Stored items from a collection
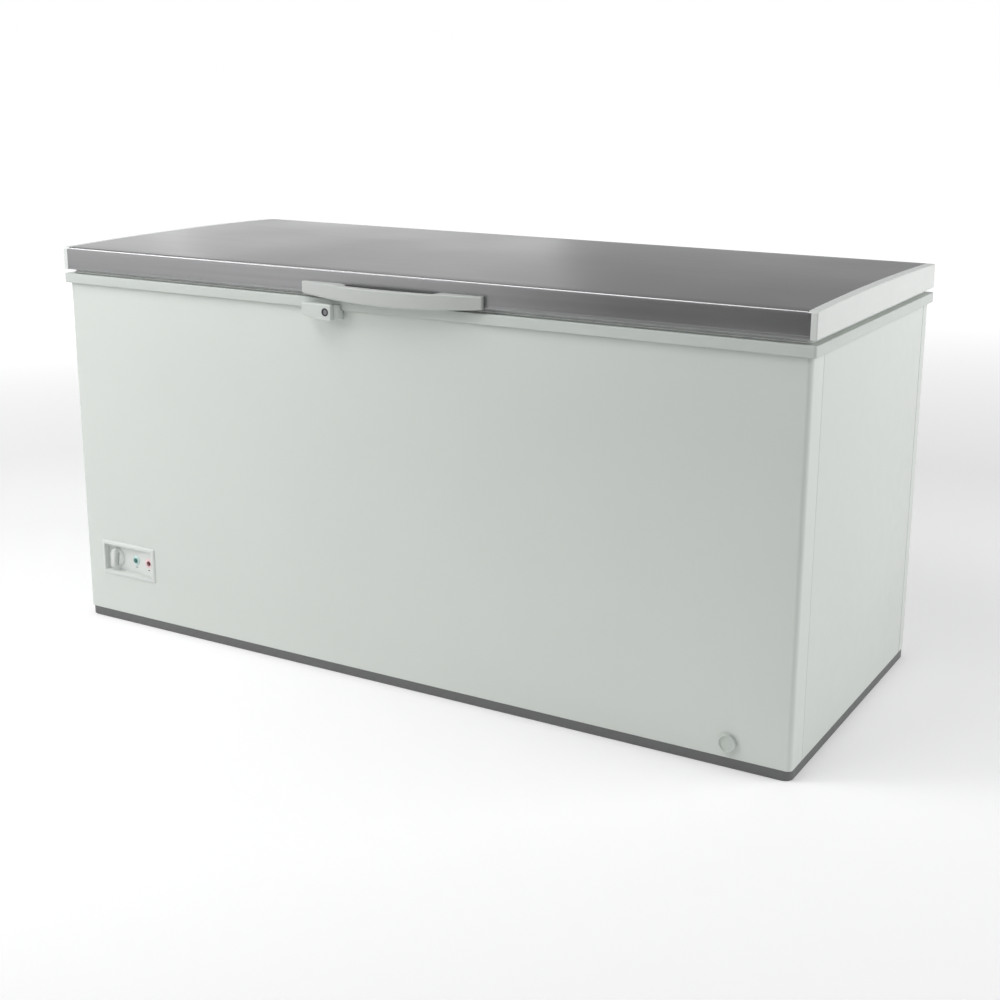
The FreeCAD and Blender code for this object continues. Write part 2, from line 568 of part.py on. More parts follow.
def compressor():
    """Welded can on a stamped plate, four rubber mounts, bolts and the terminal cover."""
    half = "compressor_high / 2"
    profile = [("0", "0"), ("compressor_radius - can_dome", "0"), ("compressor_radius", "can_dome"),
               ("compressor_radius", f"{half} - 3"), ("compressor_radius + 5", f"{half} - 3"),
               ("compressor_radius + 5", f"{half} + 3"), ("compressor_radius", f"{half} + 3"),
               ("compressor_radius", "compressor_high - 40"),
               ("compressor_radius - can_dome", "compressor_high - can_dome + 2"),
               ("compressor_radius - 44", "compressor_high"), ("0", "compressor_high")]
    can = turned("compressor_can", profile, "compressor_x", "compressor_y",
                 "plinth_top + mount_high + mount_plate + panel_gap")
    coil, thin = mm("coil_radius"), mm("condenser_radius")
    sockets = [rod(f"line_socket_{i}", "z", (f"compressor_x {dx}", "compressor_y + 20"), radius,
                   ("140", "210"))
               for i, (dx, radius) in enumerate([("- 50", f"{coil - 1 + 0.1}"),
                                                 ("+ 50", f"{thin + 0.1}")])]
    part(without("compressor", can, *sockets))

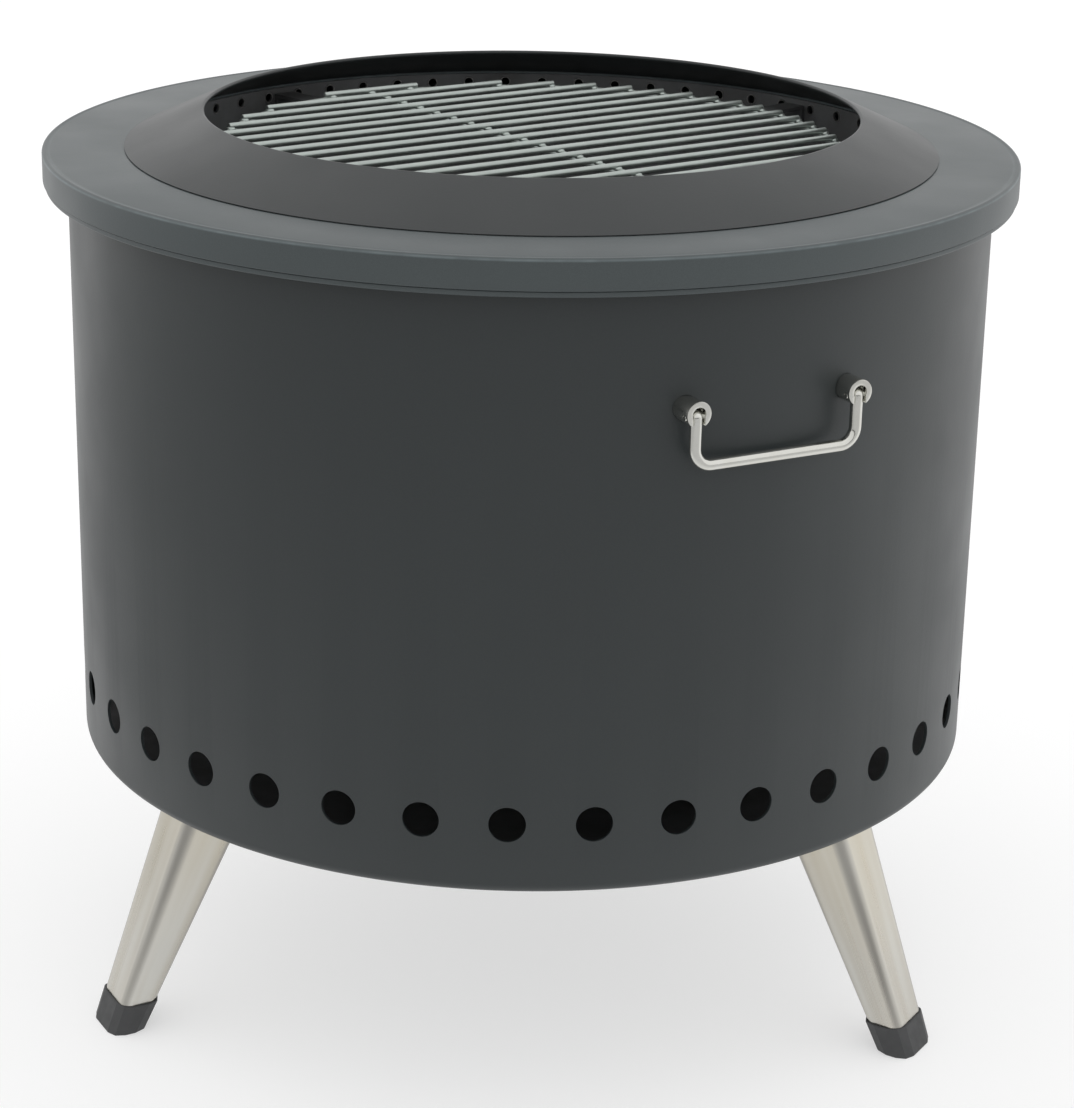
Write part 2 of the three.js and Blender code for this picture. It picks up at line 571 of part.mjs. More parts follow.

== Task to complete ==
Recite the full listing above exactly.

== Answer for the task ==
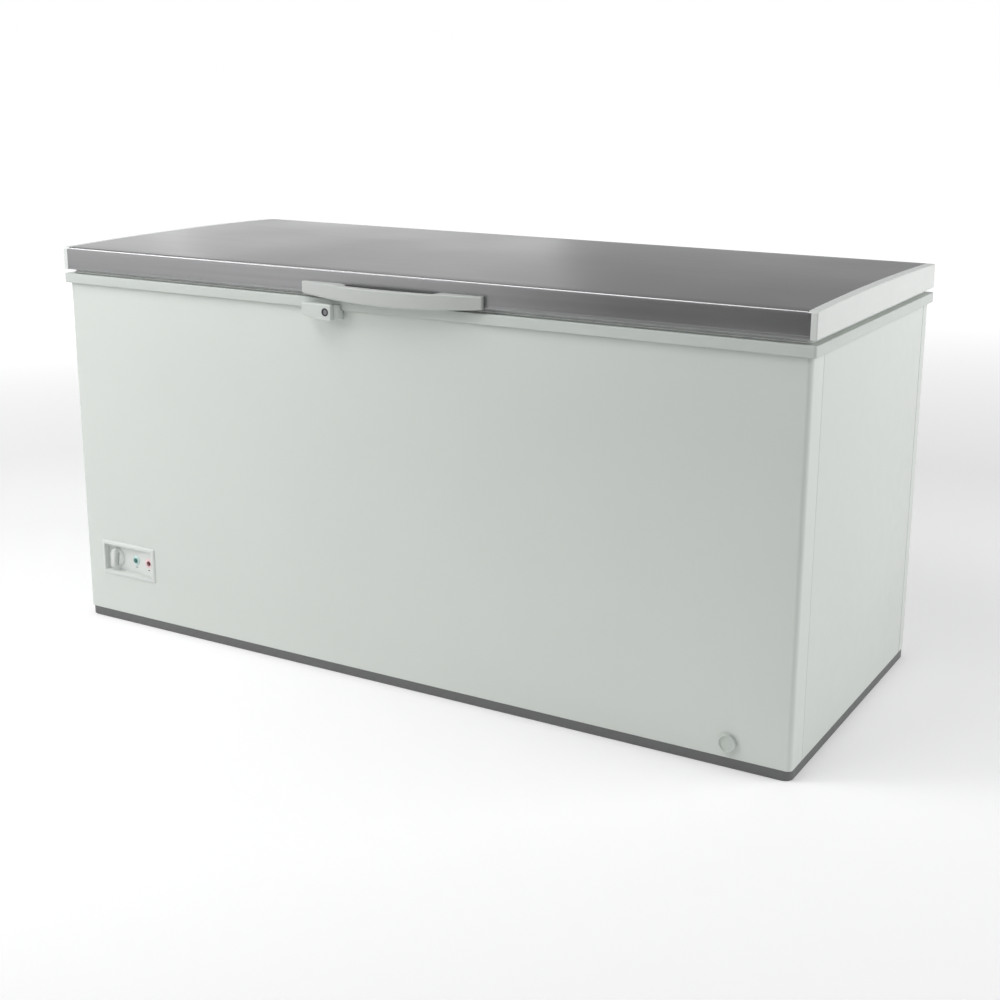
The FreeCAD and Blender code for this object continues. Write part 2, from line 568 of part.py on. More parts follow.
def compressor():
    """Welded can on a stamped plate, four rubber mounts, bolts and the terminal cover."""
    half = "compressor_high / 2"
    profile = [("0", "0"), ("compressor_radius - can_dome", "0"), ("compressor_radius", "can_dome"),
               ("compressor_radius", f"{half} - 3"), ("compressor_radius + 5", f"{half} - 3"),
               ("compressor_radius + 5", f"{half} + 3"), ("compressor_radius", f"{half} + 3"),
               ("compressor_radius", "compressor_high - 40"),
               ("compressor_radius - can_dome", "compressor_high - can_dome + 2"),
               ("compressor_radius - 44", "compressor_high"), ("0", "compressor_high")]
    can = turned("compressor_can", profile, "compressor_x", "compressor_y",
                 "plinth_top + mount_high + mount_plate + panel_gap")
    coil, thin = mm("coil_radius"), mm("condenser_radius")
    sockets = [rod(f"line_socket_{i}", "z", (f"compressor_x {dx}", "compressor_y + 20"), radius,
                   ("140", "210"))
               for i, (dx, radius) in enumerate([("- 50", f"{coil - 1 + 0.1}"),
                                                 ("+ 50", f"{thin + 0.1}")])]
    part(without("compressor", can, *sockets))

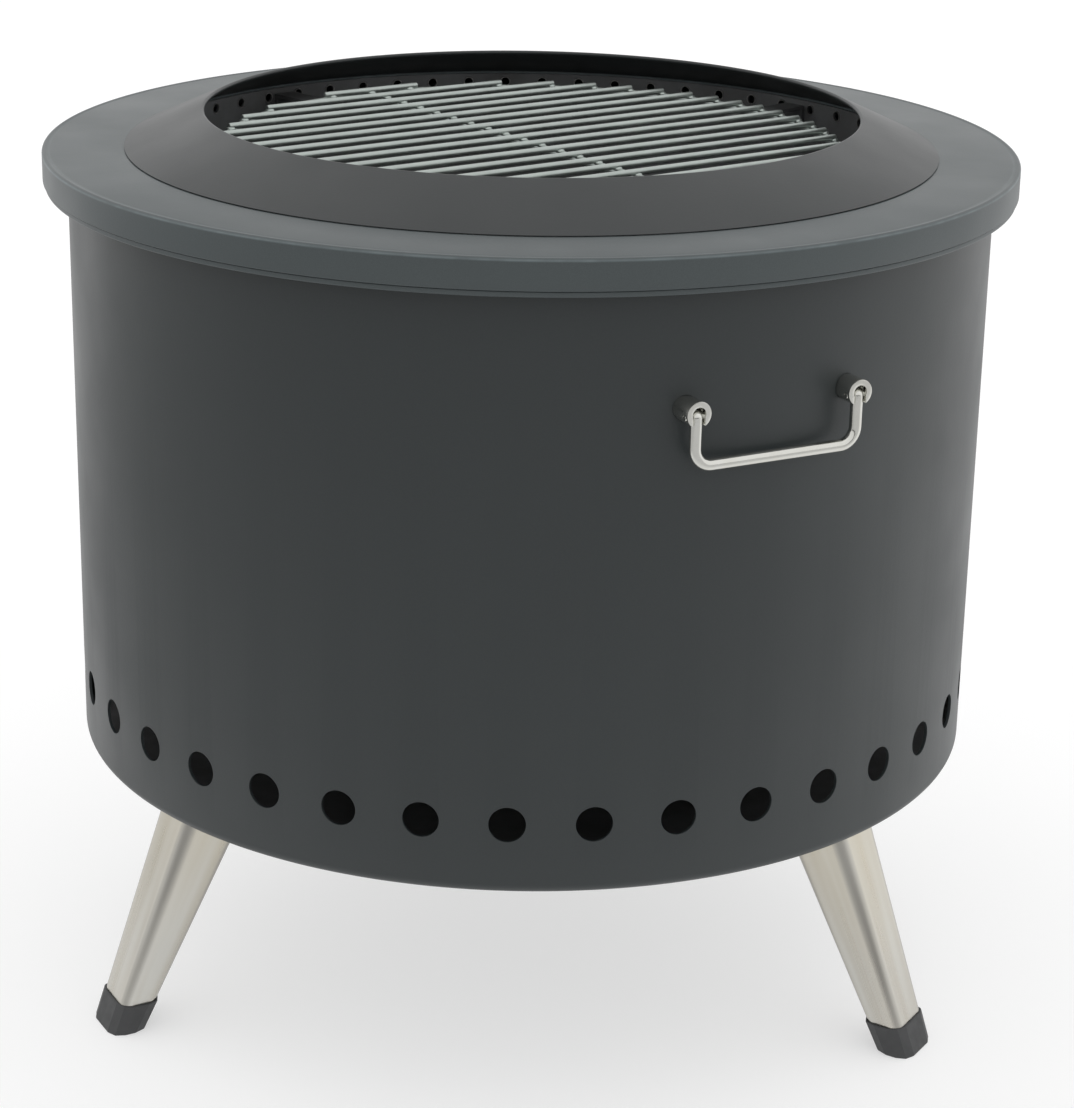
Write part 2 of the three.js and Blender code for this picture. It picks up at line 571 of part.mjs. More parts follow.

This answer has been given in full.